Why Nostalgia Makes the Old Family Car Better Than It Really Was
Let’s be honest: many of the cars we adore in memory were mechanical nonsense. They overheated. They squeaked. They stalled in parking lots. They had fabric ceilings that sagged like disappointed hammocks. They had ashtrays, cigarette lighters, and seat configurations that would make modern safety engineers lie down dramatically on the floor. And still, we love them.
Why? Because nostalgia is not a documentary. It is an emotional highlight reel. The family car becomes precious not because it was perfect, but because it was present. It showed up for everything. It was there for first days of school, bad report cards, post-game orange slices, fast-food bribery, prom photos, beach traffic, and sleepy drives home with your cheek pressed against the cool glass.
It also carried versions of the people we miss. We remember the car, yes, but really we remember our mother drumming on the steering wheel. Our father refusing to ask for directions.

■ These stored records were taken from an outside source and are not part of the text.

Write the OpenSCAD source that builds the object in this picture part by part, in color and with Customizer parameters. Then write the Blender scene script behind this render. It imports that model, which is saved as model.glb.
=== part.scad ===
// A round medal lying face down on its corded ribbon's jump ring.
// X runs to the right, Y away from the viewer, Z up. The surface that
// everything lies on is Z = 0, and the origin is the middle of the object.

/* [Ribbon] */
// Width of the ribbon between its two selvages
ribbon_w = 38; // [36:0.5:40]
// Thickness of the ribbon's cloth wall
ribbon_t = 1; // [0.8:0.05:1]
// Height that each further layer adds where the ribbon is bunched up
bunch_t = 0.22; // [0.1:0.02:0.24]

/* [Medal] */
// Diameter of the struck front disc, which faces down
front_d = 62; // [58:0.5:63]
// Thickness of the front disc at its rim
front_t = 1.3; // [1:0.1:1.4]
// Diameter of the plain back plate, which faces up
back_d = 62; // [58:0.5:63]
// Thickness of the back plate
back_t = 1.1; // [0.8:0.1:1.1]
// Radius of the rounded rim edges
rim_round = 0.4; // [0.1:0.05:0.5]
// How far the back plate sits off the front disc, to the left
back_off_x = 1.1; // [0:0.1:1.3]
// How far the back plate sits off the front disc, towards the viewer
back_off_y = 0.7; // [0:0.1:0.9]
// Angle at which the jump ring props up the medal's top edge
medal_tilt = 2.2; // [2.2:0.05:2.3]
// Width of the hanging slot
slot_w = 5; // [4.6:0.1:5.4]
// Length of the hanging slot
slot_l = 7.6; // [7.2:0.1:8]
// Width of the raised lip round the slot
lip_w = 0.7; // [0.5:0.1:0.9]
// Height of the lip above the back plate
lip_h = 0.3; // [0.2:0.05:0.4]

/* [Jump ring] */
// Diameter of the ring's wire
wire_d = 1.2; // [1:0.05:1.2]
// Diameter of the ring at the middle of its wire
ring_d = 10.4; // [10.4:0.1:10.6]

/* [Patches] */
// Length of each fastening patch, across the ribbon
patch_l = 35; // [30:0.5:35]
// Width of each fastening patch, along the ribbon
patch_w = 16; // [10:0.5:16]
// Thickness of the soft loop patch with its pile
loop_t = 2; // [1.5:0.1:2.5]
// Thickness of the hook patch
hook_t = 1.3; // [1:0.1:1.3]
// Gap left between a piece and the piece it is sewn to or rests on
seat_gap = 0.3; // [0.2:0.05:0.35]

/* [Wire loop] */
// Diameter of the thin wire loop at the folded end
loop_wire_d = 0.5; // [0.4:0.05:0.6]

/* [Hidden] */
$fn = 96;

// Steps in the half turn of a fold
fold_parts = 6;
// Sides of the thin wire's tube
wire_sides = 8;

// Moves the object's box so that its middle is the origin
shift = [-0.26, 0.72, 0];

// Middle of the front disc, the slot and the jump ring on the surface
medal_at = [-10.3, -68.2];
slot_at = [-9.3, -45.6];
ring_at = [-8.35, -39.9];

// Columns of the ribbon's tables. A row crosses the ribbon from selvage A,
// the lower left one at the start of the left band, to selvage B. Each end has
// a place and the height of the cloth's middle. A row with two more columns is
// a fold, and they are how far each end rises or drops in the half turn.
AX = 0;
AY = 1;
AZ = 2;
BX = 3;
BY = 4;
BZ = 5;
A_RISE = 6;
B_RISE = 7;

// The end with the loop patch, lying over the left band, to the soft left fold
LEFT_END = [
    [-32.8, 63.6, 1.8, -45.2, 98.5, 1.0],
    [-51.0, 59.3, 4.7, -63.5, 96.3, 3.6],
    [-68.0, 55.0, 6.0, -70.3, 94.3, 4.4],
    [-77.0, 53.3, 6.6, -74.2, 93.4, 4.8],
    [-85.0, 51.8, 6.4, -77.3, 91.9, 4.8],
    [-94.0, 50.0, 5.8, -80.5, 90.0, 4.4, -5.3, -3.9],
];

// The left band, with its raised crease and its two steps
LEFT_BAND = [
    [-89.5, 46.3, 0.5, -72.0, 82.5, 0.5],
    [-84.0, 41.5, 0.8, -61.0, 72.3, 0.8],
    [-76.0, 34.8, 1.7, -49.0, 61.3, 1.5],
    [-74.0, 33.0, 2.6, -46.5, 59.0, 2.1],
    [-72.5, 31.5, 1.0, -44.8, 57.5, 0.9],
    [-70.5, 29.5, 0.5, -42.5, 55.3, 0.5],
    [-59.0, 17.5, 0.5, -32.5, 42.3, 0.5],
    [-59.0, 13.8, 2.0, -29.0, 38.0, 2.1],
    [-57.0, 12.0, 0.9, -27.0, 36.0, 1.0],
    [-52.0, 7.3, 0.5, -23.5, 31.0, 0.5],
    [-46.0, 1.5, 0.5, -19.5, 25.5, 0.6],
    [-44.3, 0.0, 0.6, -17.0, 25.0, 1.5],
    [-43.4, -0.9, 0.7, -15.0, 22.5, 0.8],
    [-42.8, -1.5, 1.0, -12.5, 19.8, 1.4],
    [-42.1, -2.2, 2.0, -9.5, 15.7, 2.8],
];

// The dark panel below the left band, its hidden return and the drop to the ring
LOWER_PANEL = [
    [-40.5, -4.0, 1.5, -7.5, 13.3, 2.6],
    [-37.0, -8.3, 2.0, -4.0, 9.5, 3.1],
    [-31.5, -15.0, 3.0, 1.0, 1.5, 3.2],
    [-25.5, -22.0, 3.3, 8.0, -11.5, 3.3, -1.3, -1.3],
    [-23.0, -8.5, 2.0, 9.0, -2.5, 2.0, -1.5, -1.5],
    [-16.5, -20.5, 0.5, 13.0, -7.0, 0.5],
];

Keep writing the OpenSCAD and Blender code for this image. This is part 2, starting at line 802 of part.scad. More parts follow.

A grandparent handing back peppermints from the front seat. A brother hogging the armrest like it was a constitutional right. A sister claiming the “good seat” with the ruthless efficiency of a seasoned diplomat. The vehicle becomes a container for people, voices, habits, and family jokes that no longer exist in the same way.
That is what makes the family car growing up such an incredible topic. It blends memory, culture, humor, design, and emotion into one very relatable package. It is about cars, but also not about cars at all. It is about how ordinary objects become sacred because life happened around them.
The Family Car in the Age of Screens
Modern family vehicles are quieter, safer, smarter, and dramatically better at keeping everyone entertained. That is wonderful. It is also why today’s childhood car memories may feel a little different. When each passenger has a tablet, headphones, and a personalized streaming queue, the car can become less of a shared stage and more of a mobile apartment building. Efficient? Absolutely. Slightly less chaotic? Maybe. Less collectively weird? Also yes.
There is something irreplaceable about the older road-trip experience, when boredom forced invention. Kids made games out of billboards, license plates, and clouds. Parents narrated directions like explorers crossing a hostile continent called “construction traffic.” Everyone listened to the same songs because there was no alternative unless you brought a Walkman and enough batteries to power a submarine.
That shared inconvenience, oddly enough, created shared memory. The family car was never just a ride. It was a temporary world with its own rules, its own soundtrack, and its own emotional weather. And when that world disappears, even the annoying parts start to glow. Especially the annoying parts.
A 500-Word Ride Down Memory Lane
Picture a family sedan parked in the driveway on a hot Saturday morning. It is not remarkable from the outside. The paint is a little tired, one hubcap is suspiciously absent, and there is a bumper sticker whose message no one in the family fully agrees with anymore. But inside? Inside is a civilization.
The front seat smells faintly like coffee and winter coats. The backseat is a masterpiece of contradiction: crayons without paper, paper without crayons, one sneaker with no visible partner, and a collection of napkins that apparently survived three administrations. The floor holds enough crumbs to start a side business in trail mix. Somewhere under the seat is a french fry old enough to have personal wisdom.
You climb in anyway, because this is the car. This is the one that takes everybody everywhere. The engine starts with a cough, a growl, and a brief pause that feels like negotiation. The radio comes alive halfway through a song your parents love and you will someday pretend not to love until one random Tuesday in adulthood when hearing it in a grocery store nearly knocks the breath out of you.
As a kid, you do not think, “I am making memories.” You think, “Why do I have to sit in the middle?” You think, “She touched my side.” You think, “If we stop for fries, I can survive this trip.” Yet memory is busy anyway, quietly preserving the sunlight flickering through trees, the shape of your mother’s hand on the wheel, the way your father always cleared his throat before giving driving directions nobody asked for.
Maybe the car takes you to school, where you hop out carrying a project made of poster board and impossible hope. Maybe it takes you to a relative’s house, where you fall asleep on the way back and wake up just enough to realize someone is carrying you inside. Maybe it takes you on vacation, packed so tightly with bags, snacks, and family tension that opening the trunk feels like defusing a bomb.
Years later, the car is gone. Sold, traded, donated, rusted, or simply absorbed into the giant scrapyard in the sky. But then someone mentions a Ford Taurus, a Dodge Caravan, a Chevy wagon, or an old Honda with cloth seats, and suddenly there it is again. Not just the vehicle. The whole era. The sounds, the arguments, the weather, the jokes, the boredom, the belonging.
That is the trick of the family car growing up. It looked like transportation, but it was really a memory factory. It carried ordinary days so faithfully that, in hindsight, they became extraordinary. Not because anything cinematic happened. Because life happened. Over and over. In traffic, in drive-thrus, in parking lots, in summer heat, in winter dark, with everybody piled in together and nowhere else to be but there.
And maybe that is why we still love those old family cars. They remind us of a version of home that had wheels. A little noisy. A little sticky. A little ridiculous. But ours.
Final Thoughts
#851 Your family car growing up is one of those deceptively small topics that opens a giant emotional door. It is funny because old family cars were weird. It is touching because they were constant. And it is memorable because they turned routine into story without anyone noticing. The family car was where life happened in between the “important” events, which is another way of saying it was where real life happened.
So yes, your family car growing up was awesome. Even if it had manual windows, mystery smells, and upholstery capable of branding your legs in July. Especially then.